Key provisions of Notice 2013-74
- Application of Notice 2010-84: In general, the rules set forth in Notice 2010-84 continue to apply to all in-plan Roth rollovers, including ATRA rollovers, with the following exceptions:
- While an SBJA rollover may be accomplished by a 60-day rollover, an ATRA rollover must be made by a direct rollover.
- A notice regarding eligible rollover distributions (commonly known as a 402(f) notice) is not required with respect to an ATRA rollover.
- New Amounts Eligible for In-Plan Rollovers: The following types of contributions (and earnings) are eligible for an ATRA rollover, without regard to whether the amounts satisfy the conditions for distribution:
- Elective deferrals made to 401(k) and 403(b) plans
- Matching contributions and nonelective contributions (including qualified matching and nonelective contributions)

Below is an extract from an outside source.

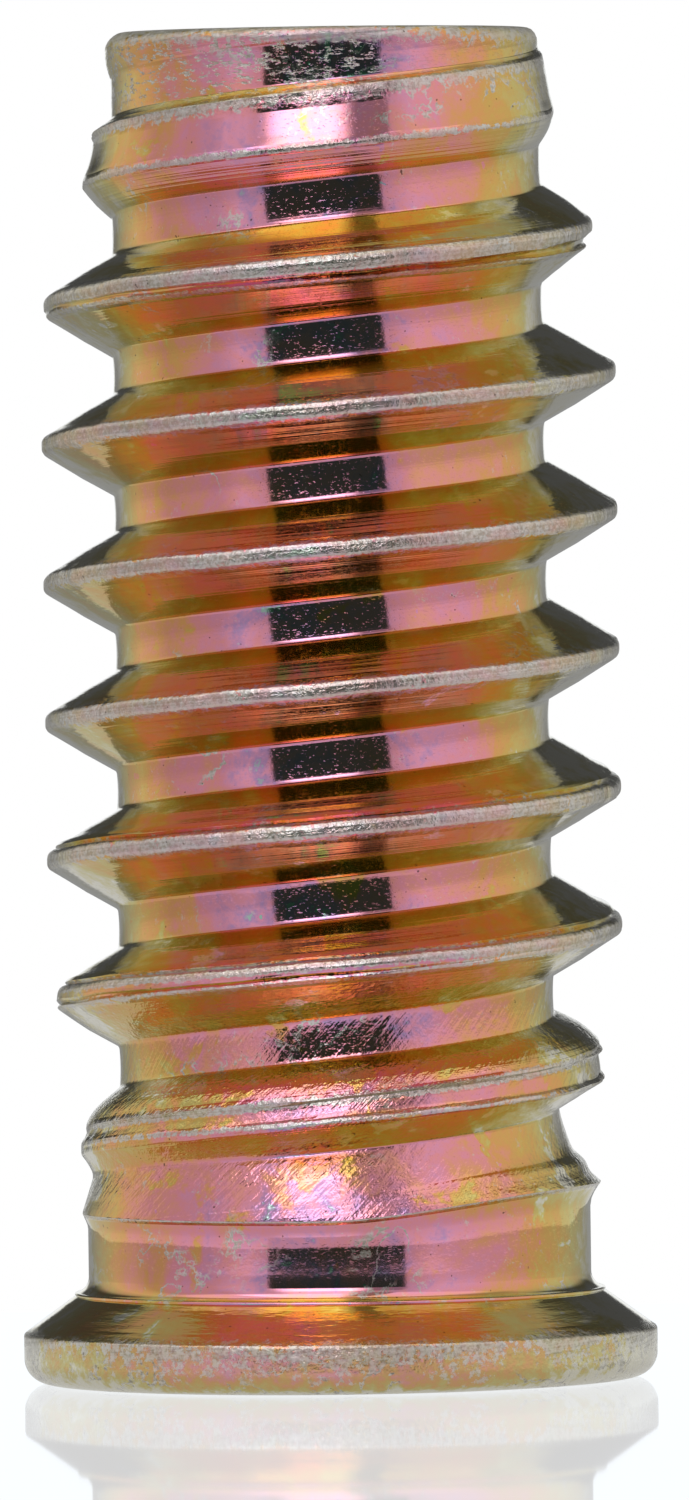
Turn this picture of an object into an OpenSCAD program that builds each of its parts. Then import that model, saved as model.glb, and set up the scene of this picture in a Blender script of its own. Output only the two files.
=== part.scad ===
// Flanged threaded insert for wood: a coarse thread rolled on the outside, a machine-screw
// bore down the middle and a hexagon drive socket in the flanged end.
// Frame: the flange stands on z = 0, the axis is +Z and the thread's free end is at the top.

/* [Overall] */
// Length from the flange's face to the free end
overall_length = 25; // [20:0.5:40]

/* [Flange] */
// Diameter of the flange
flange_d = 11.75; // [11:0.05:15]
// Height of the flange's straight rim, its rounded lower edge included
flange_rim_h = 0.96; // [0.7:0.02:1.6]
// Radius of the flange's lower edge
flange_edge_r = 0.46; // [0.2:0.02:0.6]
// Height of the cone on top of the flange
flange_cone_h = 0.42; // [0.2:0.02:0.8]
// Small round where the rim turns into the cone
flange_corner_r = 0.1; // [0.04:0.01:0.2]

/* [Shank] */
// Diameter of the smooth shank between flange and thread
shank_d = 9.32; // [9:0.02:9.8]
// Height of the shoulder at which the smooth shank ends and the rolled skin begins
shank_top = 3.14; // [2.8:0.02:3.6]
// Depth of that shoulder, from the shank in to the rolled skin
shoulder_step = 0.12; // [0.06:0.01:0.2]
// How far the rolling has pushed the shoulder's edge out past the shank
shoulder_lip = 0.07; // [0.02:0.01:0.12]
// Radius of the bead that rings the shank's foot
bead_r = 0.11; // [0.06:0.01:0.16]
// Radius of the hollow fillet between bead and shank
fillet_r = 0.3; // [0.15:0.01:0.5]

/* [Rolled thread] */
// Diameter over the crests
crest_d = 10.66; // [10:0.02:11.6]
// Rise of the single right-hand thread in one turn
pitch = 2.56; // [2.2:0.02:3]
// Diameter of the land between the ridges, at the free end
root_tip_d = 7.9; // [7.4:0.02:8.2]
// Diameter of the land between the ridges, at the flange end
root_shank_d = 8.08; // [7.6:0.02:8.4]
// Width of the flat on a full crest
crest_w = 0.2; // [0.1:0.01:0.4]
// Width of a ridge at its foot, where it is full
ridge_w = 1.7; // [1.3:0.02:1.9]
// Radius worn on both edges of a full crest
crest_edge = 0.06; // [0.02:0.01:0.1]
// Depth of the seam that the rolling leaves along a full crest
crest_seam = 0.025; // [0:0.005:0.06]

/* [Thread ends] */
// Diameter of the unrolled blank at the free end
blank_tip_d = 8.3; // [8.2:0.02:8.8]
// Distance from the free end down to the first crest, on the +X side
first_crest_drop = 1.23; // [0:0.01:2.5]
// Distance from the free end at which the ridge starts to rise
tip_rise_start = 0.7; // [0.2:0.1:2]
// Length over which the ridge rises to a full crest at the free end
tip_rise_length = 5.2; // [3:0.1:8]
// Length over which the ridge fades above the shank
shank_fade_length = 4.9; // [3:0.1:8]
// Length over which the rolled land climbs out to the shank
land_fade_length = 2.5; // [1.5:0.1:5]
// Distance between the two lips of the ridge where it is only just begun
lip_spread = 0.96; // [0.6:0.02:1.3]
// Height of those lips above the blank between them
lip_h = 0.15; // [0.05:0.01:0.25]
// Further height of the last lip, which stands over the shank with no land below it
last_lip_h = 0.3; // [0.1:0.02:0.4]
// Radius of the free end's rounded rim
tip_edge_r = 0.7; // [0.4:0.02:0.8]

/* [Bore and socket] */
// Bore of the inner thread at its minor diameter, M6
bore_d = 5.0; // [4:0.05:5.4]
// Width of the countersink at the free end
tip_countersink_d = 6.2; // [5.6:0.1:6.6]
// Hexagon socket, width across flats
socket_af = 6.1; // [5.6:0.05:6.5]
// Depth of the hexagon socket
socket_depth = 6; // [4:0.1:8]
// Width of the lead-in cone at the socket's mouth
socket_mouth_d = 7.4; // [7.2:0.1:8]

/* [Hidden] */
EPS = 0.01;                       // overrun of a cut past the surface it opens
ROUND = 96;                       // facets drawn on the turned surfaces
STATIONS = 60;                    // sections swept in one turn of the rolled skin
ARC_STEPS = 6;                    // straight steps in a rounded edge
RIM_TANGENT = 30;                 // angle at which the rounded rim runs out into the flank

flange_r = flange_d / 2;
shank_r = shank_d / 2;
cone_top = flange_rim_h + flange_cone_h;
bead_z = cone_top + bead_r * 0.9;
fillet_top = bead_z + bead_r + fillet_r;
crest_r = crest_d / 2;
skin_foot = shank_top - pitch / 5; // the rolled skin reaches this far down inside the shank
SWEEP_MARGIN = 1.15;               // turns swept past each end, to be cut off flat

// ---- small helpers ----
function clamp01(x) = max(0, min(1, x));
function mix(a, b, f) = a + (b - a) * f;
function ease(x) = let (u = clamp01(x)) u * u * (3 - 2 * u);
function arc(cx, cy, r, from, to, steps = ARC_STEPS) =
    [for (i = [0:steps]) let (a = mix(from, to, i / steps)) [cx + r * cos(a), cy + r * sin(a)]];

// ---- the rolled skin, as radii along the screw line ----
// Height of the crest's centre line after a number of turns, 0 being the first crest on +X
function crest_z(turn) = overall_length - first_crest_drop + pitch * turn;
// How far the ridge has been raised at a height, from 0 at both ends to 1
function raised(z) =
    ease((overall_length - z - tip_rise_start) / tip_rise_length)
    * ease((z - shank_top) / shank_fade_length);
// How far the land is pressed in at a height: out at the shank, full up to the free end
function pressed(z) = ease((z - shank_top) / land_fade_length);
// Radius of the blank before rolling: thinner at the free end
function blank_r(z) = z > overall_length / 2 ? blank_tip_d / 2 : shank_r - shoulder_step;
// The last lip's share: full beside the shoulder, gone half a turn above it
function last(z) = clamp01(1 - (z - shank_top) / (pitch / 2));
function root_r(z) = mix(root_shank_d, root_tip_d, clamp01(z / overall_length)) / 2;
function land_r(z) = mix(blank_r(z), root_r(z), pressed(z));

// Section of one ridge: [distance along the axis from its centre line, radius], upwards.
// A ridge that is only begun has two lips with the bare blank between them.
function ridge_section(turn) =
    let (
        z = crest_z(turn),
        up = raised(z),
        below = land_r(z - pitch / 2),
        above = land_r(z + pitch / 2),
        top = mix(blank_r(z), crest_r, up),
        lip = lip_h * (1 - up),
        half = mix(lip_spread, crest_w, up) / 2,
        run = (ridge_w - crest_w) / 2 / (crest_r - root_tip_d / 2),
        lip_low = top + lip * pressed(z - pitch / 2),
        lip_high = top + (lip + last_lip_h * last(z)) * pressed(z + pitch / 2),
        reach = pitch * 0.47
    )
    [
        [-min(reach, half + run * (lip_low - below) + crest_edge), below],
        [-half - crest_edge, lip_low - crest_edge * mix(0.4, 1, up)],
        [-half, lip_low],
        [0, top - crest_seam * up],
        [half, lip_high],
        [half + crest_edge, lip_high - crest_edge * mix(0.4, 1, up)],
        [min(reach, half + run * (lip_high - above) + crest_edge), above],
    ];

// One closed skin: the sections swept up the screw line, each turn joined to the next, with a
// fan to the axis at both ends
module rolled_skin() {
    first = (skin_foot - crest_z(0)) / pitch - SWEEP_MARGIN;
    last = (overall_length - crest_z(0)) / pitch + SWEEP_MARGIN;
    count = ceil((last - first) * STATIONS);
    rows = len(ridge_section(0));
    points = [
        for (i = [0:count])
            let (turn = first + i / STATIONS, section = ridge_section(turn))
            for (p = section)
                [p[1] * cos(360 * turn), p[1] * sin(360 * turn), crest_z(turn) + p[0]],
        [0, 0, crest_z(first)],
        [0, 0, crest_z(last)],
    ];
    low = len(points) - 2;
    high = len(points) - 1;
    function at(i, j) = i * rows + j;
    function patch(a, b, c, d) = [[a, c, b], [a, d, c]];
    ridges = [
        for (i = [0:count - 1], j = [0:rows - 2])
            each patch(at(i, j), at(i + 1, j), at(i + 1, j + 1), at(i, j + 1))
    ];
    lands = [
        for (i = [0:count - STATIONS - 1])
            each patch(at(i, rows - 1), at(i + 1, rows - 1),
                       at(i + 1 + STATIONS, 0), at(i + STATIONS, 0))
    ];
    low_cap = [
        for (i = [0:STATIONS - 1]) [low, at(i, 0), at(i + 1, 0)],
        for (j = [0:rows - 2]) [low, at(0, j + 1), at(0, j)],
        [low, at(STATIONS, 0), at(0, rows - 1)],
    ];
    high_cap = [
        for (i = [count - STATIONS:count - 1]) [high, at(i + 1, rows - 1), at(i, rows - 1)],
        for (j = [0:rows - 2]) [high, at(count, j), at(count, j + 1)],
        [high, at(count - STATIONS, rows - 1), at(count, 0)],
    ];
    polyhedron(points, concat(ridges, lands, low_cap, high_cap), convexity = 12);
}

// What the rolled skin is turned down to: flat at its foot, rounded at the free end's rim
module turned_envelope() {
    rim_x = root_tip_d / 2 - tip_edge_r * 0.78;
    rim_z = overall_length - tip_edge_r;
    wide = crest_r + 1;
    leave = arc(rim_x, rim_z, tip_edge_r, RIM_TANGENT, 90);
    rotate_extrude($fn = ROUND)
        polygon(concat(
            [[0, skin_foot], [wide, skin_foot],
             [wide, leave[0][1] - (wide - leave[0][0]) / tan(RIM_TANGENT)]],
            leave,
            [[0, overall_length]]
        ));
}

// Flange, its cone, the bead and fillet at the shank's foot, and the smooth shank
module flange_and_shank() {
    corner_z = flange_rim_h - flange_corner_r;
    rotate_extrude($fn = ROUND)
        polygon(concat(
            [[0, 0]],
            arc(flange_r - flange_edge_r, flange_edge_r, flange_edge_r, -90, 0),
            arc(flange_r - flange_corner_r, corner_z, flange_corner_r, 0, 60, 3),
            [[shank_r + fillet_r + bead_r * 1.2, cone_top]],
            arc(shank_r + fillet_r - bead_r * 0.6, bead_z, bead_r, -50, 70, 4),
            arc(shank_r + fillet_r, fillet_top, fillet_r, 265, 180),
            [[shank_r, shank_top - shoulder_lip * 2],
             [shank_r + shoulder_lip, shank_top - shoulder_lip * 0.6],
             [shank_r + shoulder_lip * 0.8, shank_top],
             [0, shank_top]]
        ));
}

// Through bore with its countersink, and the hexagon socket with its drill cone
module bore_and_socket() {
    across_corners = socket_af / cos(30);
    sink = (tip_countersink_d - bore_d) / 2;
    mouth = (socket_mouth_d - socket_af) / 2;
    floor_cone = (socket_af - bore_d) / 2 * tan(40);
    translate([0, 0, -EPS]) cylinder(h = overall_length + 2 * EPS, d = bore_d, $fn = ROUND);
    translate([0, 0, overall_length - sink])
        cylinder(h = sink + EPS, d1 = bore_d, d2 = tip_countersink_d + 2 * EPS, $fn = ROUND);
    translate([0, 0, -EPS])
        cylinder(h = socket_depth + EPS, d = across_corners, $fn = 6);
    translate([0, 0, socket_depth - EPS])
        cylinder(h = floor_cone + EPS, d1 = socket_af, d2 = bore_d, $fn = ROUND);
    translate([0, 0, -EPS])
        cylinder(h = mouth + EPS, d1 = socket_mouth_d + 2 * EPS, d2 = socket_af, $fn = ROUND);
}

module insert() {
    color("#c9a35a")
    difference() {
        union() {
            flange_and_shank();
            intersection() {
                rolled_skin();
                turned_envelope();
            }
        }
        bore_and_socket();
    }
}

insert();
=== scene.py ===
"""Threaded insert for wood: yellow-passivated zinc plate on a thread-rolled steel body."""

import math
from functools import partial
from types import SimpleNamespace

import bmesh
import bpy
from bpy.props import FloatProperty, FloatVectorProperty, IntProperty, PointerProperty
from mathutils import Matrix, Vector, noise


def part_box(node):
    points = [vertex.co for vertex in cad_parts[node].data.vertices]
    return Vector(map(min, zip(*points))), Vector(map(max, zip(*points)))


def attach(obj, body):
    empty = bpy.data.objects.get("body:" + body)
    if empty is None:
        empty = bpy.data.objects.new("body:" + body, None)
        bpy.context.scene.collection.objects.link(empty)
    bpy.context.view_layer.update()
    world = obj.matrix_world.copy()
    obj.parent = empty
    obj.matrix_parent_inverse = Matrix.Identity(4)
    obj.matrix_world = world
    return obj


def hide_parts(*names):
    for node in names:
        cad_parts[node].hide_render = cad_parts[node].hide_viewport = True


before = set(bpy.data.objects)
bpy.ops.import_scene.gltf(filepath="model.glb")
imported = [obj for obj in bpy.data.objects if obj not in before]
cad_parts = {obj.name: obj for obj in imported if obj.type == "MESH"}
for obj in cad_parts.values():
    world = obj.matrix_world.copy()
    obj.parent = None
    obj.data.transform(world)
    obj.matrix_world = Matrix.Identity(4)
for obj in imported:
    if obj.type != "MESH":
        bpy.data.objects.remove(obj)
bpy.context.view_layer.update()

bl_info = {
    "name": "Rolled Threaded Insert",
    "version": (1, 0, 0),
    "blender": (4, 5, 0),
    "location": "View3D > Sidebar > Insert",
    "description": "A flanged wood insert with a rolled thread, its finish and a small studio",
    "category": "Add Mesh",
}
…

- Deferrals made to governmental 457(b) plans
- Distribution Restrictions: ATRA rollover amounts and their earnings must remain subject to the distribution requirements that applied to such amounts before the roll over to a Roth account. For example, if a 401(k) plan participant who has not had a severance from employment makes an ATRA rollover prior to age 59 ½, the amount of the rollover (and earnings) may not be distributed prior to age 59 ½ or another permitted 401(k) plan distribution event.
- Withholding: Neither mandatory nor voluntary withholding may be applied to an ATRA rollover because there is no distribution event permitting money to leave a plan. Participants are encouraged to consider altering the amount of their wage withholding, or make estimated tax payments, if they wish to prepay an anticipated tax obligation to avoid a potential under-withholding penalty.

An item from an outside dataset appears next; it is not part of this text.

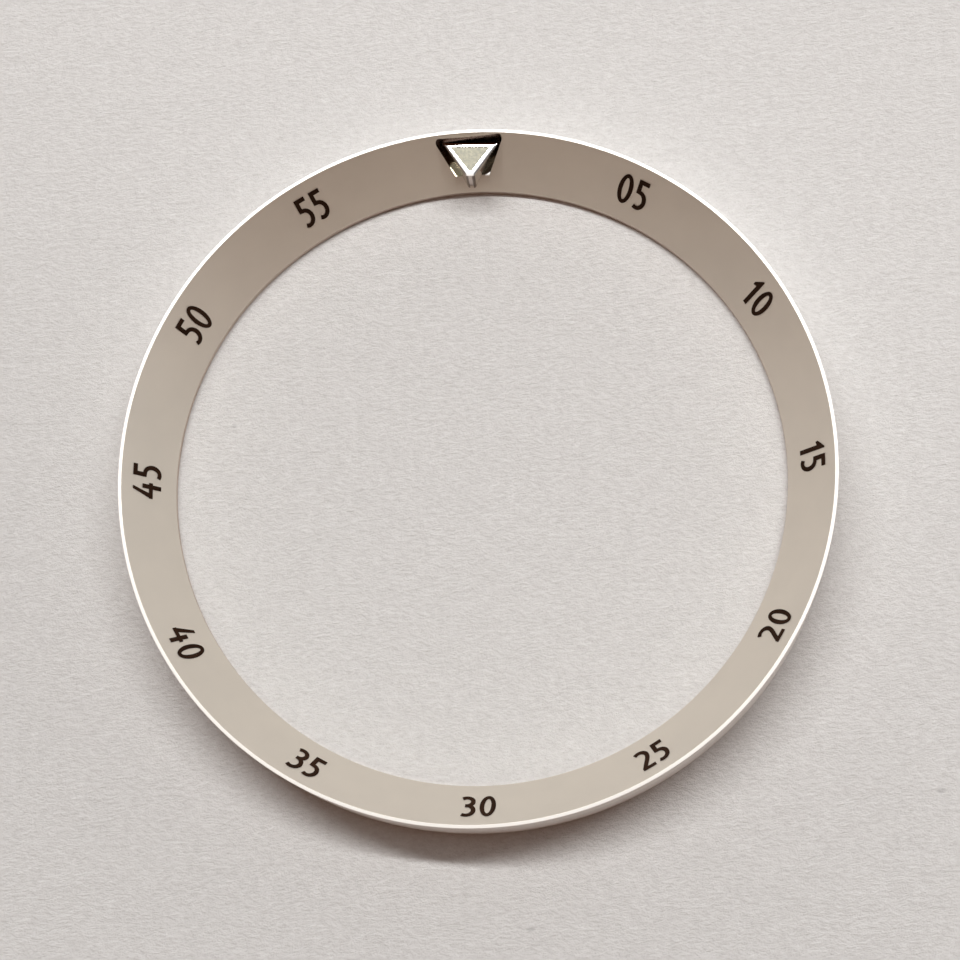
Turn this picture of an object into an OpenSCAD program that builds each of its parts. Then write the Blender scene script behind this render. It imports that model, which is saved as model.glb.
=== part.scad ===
// Watch chapter ring: a sloping minute ring with printed numerals and an
// applied triangular marker in a pocket at 12 o'clock.
// The origin is on the ring's axis at its underside, with +Z towards the
// crystal and +Y towards 12 o'clock.

/* [Ring] */
// Outer diameter of the ring
outer_d = 34; // [33:0.1:36]
// Width of the polished flat land round the top
land_w = 0.13; // [0.1:0.01:0.3]
// Width of the sloping face, seen from above
face_w = 2.01; // [1.9:0.01:2.3]
// Drop of the sloping face, from the land down to the upright lip
face_drop = 2.66; // [2.3:0.01:3]
// Height of the upright lip round the opening
lip_h = 0.29; // [0.2:0.01:0.6]
// Width and height of the broken edges of the outer wall
edge_break = 0.03; // [0.01:0.01:0.08]

/* [Marker pocket] */
// Strip of sloping face between the land and the pocket's back wall
pocket_web = 0.14; // [0.1:0.01:0.3]
// Depth of the pocket's flat floor below the land
pocket_depth = 1.9; // [1.7:0.01:2.1]
// Radius of the pocket's back corners
pocket_corner_r = 0.16; // [0.1:0.01:0.3]
// Gap between the marker's back and the pocket's back wall
back_gap = 0.12; // [0.04:0.01:0.2]
// Gap between the marker's sides and the pocket's side walls
side_gap = 0.25; // [0.1:0.01:0.35]

/* [Marker] */
// Width of the marker across its back
marker_w = 2.79; // [2.5:0.01:3]
// Length of the marker, from its back to its nose
marker_l = 1.7; // [1.4:0.01:1.7]
// Width of the marker's blunt nose
nose_w = 0.36; // [0.24:0.01:0.4]
// Gap between the nose's underside and the sloping face, measured level
nose_gap = 0.02; // [0.01:0.01:0.05]
// Depth of the marker's top below the ring's land
marker_sink = 0.63; // [0.4:0.01:0.9]
// Width of the bevel round the marker's top
bevel_w = 0.12; // [0.05:0.01:0.13]
// Height of the bevel round the marker's top
bevel_h = 0.04; // [0.03:0.01:0.12]
// Width of the flat rim between the bevel and the recess
rim_w = 0.1; // [0.05:0.01:0.1]
// Depth of the recess that holds the luminous fill
recess_depth = 0.35; // [0.25:0.01:0.6]
// Depth of the fill's top below the marker's rim
fill_sink = 0.1; // [0.02:0.01:0.15]

/* [Marker feet] */
// Diameter of the two feet under the marker
foot_d = 0.5; // [0.3:0.05:0.6]
// Distance between the centres of the feet
foot_spacing = 1.1; // [0.8:0.05:1.2]
// Distance from the marker's back to the centres of its feet
foot_inset = 0.5; // [0.4:0.05:0.6]
// Radial clearance between a foot and its hole
foot_fit = 0.02; // [0.01:0.01:0.05]
// Distance that the feet stop short of the ring's underside
foot_short = 0.1; // [0.02:0.01:0.2]

/* [Numerals] */
// Height of the digits, measured up the slope
digit_h = 1.68; // [1.4:0.01:1.9]
// Width of the pen strokes
stroke_w = 0.21; // [0.14:0.01:0.24]
// Gap between the two digits of a numeral
digit_gap = 0.17; // [0.1:0.01:0.3]
// Distance from the land to the numerals, measured down the slope
numeral_margin = 0.7; // [0.4:0.01:0.9]
// Thickness of the printed ink
ink_t = 0.03; // [0.02:0.01:0.08]

/* [Hidden] */

// Colours, as the real ring shows them
ring_colour = [0.72, 0.68, 0.62];
marker_colour = [0.9, 0.9, 0.9];
fill_colour = [0.82, 0.83, 0.72];
ink_colour = [0.08, 0.05, 0.04];

// Segments of the preview of the large circles and of the small ones
ring_fn = 180;
small_fn = 48;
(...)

- Amendment Deadline: Plans that allow ATRA rollovers must be amended by the later of December 31, 2014, or the last day of the plan year in which the ATRA rollovers become effective. For example, in the case of a § 401(k) plan that has a calendar-year plan year and allowed an in-plan Roth rollover of an otherwise nondistributable amount during 2013, a plan amendment providing for that option must be adopted no later than December 31, 2014. Special rules discussed below apply to safe harbor 401(k) plans and certain 403(b) plans.

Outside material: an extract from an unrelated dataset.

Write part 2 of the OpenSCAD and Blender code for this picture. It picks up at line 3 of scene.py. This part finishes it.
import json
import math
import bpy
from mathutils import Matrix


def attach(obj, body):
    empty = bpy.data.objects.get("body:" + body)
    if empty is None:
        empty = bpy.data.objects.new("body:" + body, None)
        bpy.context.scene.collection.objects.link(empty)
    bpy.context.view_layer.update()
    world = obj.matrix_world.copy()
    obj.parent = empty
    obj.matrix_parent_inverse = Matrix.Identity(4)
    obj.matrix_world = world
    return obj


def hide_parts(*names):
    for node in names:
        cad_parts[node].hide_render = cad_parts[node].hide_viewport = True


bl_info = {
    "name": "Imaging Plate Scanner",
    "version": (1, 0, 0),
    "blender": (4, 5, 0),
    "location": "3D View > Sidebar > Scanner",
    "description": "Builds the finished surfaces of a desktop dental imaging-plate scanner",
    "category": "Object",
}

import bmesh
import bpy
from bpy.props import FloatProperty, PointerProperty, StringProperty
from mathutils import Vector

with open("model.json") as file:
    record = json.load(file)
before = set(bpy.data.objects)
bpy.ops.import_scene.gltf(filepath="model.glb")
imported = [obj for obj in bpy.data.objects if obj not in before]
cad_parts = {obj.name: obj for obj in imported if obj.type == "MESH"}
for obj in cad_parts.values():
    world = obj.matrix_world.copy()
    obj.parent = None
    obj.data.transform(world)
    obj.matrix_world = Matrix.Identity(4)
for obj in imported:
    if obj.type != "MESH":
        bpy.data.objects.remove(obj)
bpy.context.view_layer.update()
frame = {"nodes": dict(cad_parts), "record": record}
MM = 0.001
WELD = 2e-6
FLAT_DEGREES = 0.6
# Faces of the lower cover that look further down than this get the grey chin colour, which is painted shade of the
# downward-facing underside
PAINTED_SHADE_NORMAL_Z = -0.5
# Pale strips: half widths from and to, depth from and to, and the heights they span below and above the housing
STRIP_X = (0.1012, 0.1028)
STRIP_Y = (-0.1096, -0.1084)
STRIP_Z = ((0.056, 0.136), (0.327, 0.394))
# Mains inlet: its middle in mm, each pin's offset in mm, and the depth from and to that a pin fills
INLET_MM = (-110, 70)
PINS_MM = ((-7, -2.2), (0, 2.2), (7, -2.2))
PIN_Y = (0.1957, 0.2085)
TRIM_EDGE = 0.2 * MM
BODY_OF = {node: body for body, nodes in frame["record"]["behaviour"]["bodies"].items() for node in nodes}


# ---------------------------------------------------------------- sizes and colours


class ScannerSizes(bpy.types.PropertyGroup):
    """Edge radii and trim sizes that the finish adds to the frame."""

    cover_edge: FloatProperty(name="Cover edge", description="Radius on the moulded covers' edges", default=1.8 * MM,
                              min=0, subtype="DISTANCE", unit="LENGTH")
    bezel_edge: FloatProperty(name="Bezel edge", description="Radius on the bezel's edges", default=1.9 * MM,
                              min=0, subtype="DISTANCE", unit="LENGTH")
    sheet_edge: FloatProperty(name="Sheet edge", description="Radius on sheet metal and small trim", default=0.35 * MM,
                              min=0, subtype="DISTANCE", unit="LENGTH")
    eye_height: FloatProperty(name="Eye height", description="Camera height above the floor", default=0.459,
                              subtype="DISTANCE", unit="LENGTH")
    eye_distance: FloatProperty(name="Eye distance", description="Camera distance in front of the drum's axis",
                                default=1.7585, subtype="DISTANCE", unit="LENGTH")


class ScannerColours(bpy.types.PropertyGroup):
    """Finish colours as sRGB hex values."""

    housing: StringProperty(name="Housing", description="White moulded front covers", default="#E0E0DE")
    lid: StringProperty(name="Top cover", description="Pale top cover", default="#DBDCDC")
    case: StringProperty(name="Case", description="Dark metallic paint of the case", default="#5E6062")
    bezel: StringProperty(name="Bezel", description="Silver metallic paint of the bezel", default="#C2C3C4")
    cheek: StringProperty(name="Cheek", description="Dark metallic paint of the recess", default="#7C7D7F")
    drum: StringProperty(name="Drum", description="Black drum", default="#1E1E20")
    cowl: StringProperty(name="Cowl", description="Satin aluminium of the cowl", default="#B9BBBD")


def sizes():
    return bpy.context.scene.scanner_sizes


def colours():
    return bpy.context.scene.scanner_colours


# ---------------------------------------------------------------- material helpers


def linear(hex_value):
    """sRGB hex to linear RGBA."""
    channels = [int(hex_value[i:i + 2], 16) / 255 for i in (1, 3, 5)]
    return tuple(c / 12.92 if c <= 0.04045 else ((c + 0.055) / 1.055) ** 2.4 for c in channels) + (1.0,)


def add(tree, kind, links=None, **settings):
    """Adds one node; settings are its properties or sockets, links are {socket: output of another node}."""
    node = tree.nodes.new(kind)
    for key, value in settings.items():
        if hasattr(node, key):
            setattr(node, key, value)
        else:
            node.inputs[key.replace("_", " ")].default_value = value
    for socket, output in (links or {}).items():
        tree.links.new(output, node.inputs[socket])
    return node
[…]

- Special Rules for 401(k) Safe Harbor Plans: Although most mid-year changes to 401(k) safe harbor plans are prohibited, plans that wish to provide for ATRA rollovers mid-year may do so for 2013 or 2014 if the amendment is executed no later than December 31, 2014. Beyond this deadline, 401(k) safe harbor plans will generally be required to modify plan provisions for in-plan Roth rollovers prospectively.
- Special Rules for 403(b) Plans: If an employer adopted a written 403(b) plan by December 31, 2009 (or, if later, the date the plan is established), the employer has a remedial amendment period to correct any form defects retroactive to January 1, 2010 (or the date the plan is established). Plans that allow ATRA rollovers must be amended by the last day of the 403(b) remedial amendment period, which will be announced by the IRS in the future. 403(b) plans that do not qualify for the remedial amendment period must meet the general amendment deadline described above.
- Covered Amendments: The extended amendment deadlines apply not only to a plan amendment to permit ATRA rollovers, but also to related amendments including: (i) a plan amendment that permits elective deferrals under the plan to be designated as Roth contributions; (ii) a plan amendment that provides for the acceptance of rollover contributions by designated Roth accounts; and (iii) a plan amendment that permits in-plan Roth rollovers of otherwise distributable amounts.
In addition to this specific guidance regarding ATRA rollovers, Notice 2013-74 also provides additional rules that relate generally to in-plan Roth rollovers, regardless of whether or not amounts are otherwise distributable (“Roth rollovers”).
- Plan-Prescribed Restrictions: Plans are allowed to restrict the kinds of contributions eligible for in-plan Roth rollover treatment and the frequency of such rollovers. For example, to simply recordkeeping, a plan could restrict Roth rollovers to deferral contributions and limit participants to one Roth rollover each year.
- Not Section 411(d)(6) Protected Benefits: An employee’s ability to make a Roth rollover is not a section 411(d)(6) protected benefit. However, any amendment that eliminates Roth rollovers must not discriminate in favor of current or former highly compensated employees.
- Qualified Distribution Five-Year Clock: If a Roth rollover is the first contribution made to a participant’s Roth account, the five-year clock necessary for a qualified, tax-free distribution begins on the first day of the first taxable year in which the employee makes the Roth rollover.
- Net Unrealized Appreciation Tax Treatment: A participant that receives a lump-sum distribution in a single tax year may be eligible for special tax treatment pertaining to the net unrealized appreciation (NUA) on any employer securities in the participant’s account. A Roth rollover is treated as a distribution when determining if a lump-sum distribution occurs within one taxable year, whether completed in a direct or indirect (60-day) rollover.
- Top-Heavy Determination: When calculating participant account balances to determine a plan’s top-heavy status, a Roth rollover is treated like any “related rollover” made between plans of the same employer. As a result, it is generally counted in the participant’s account balance for purposes of determining top-heavy status.
- Excess Contribution Amounts: If all or a portion of a participant’s Roth rollover is later determined to be an excess deferral, excess contribution or excess aggregate contribution (under the ADP/ACP tests), a corrective distribution to the participant must be made even if the amount was an otherwise non-distributable amount at the time of the rollover.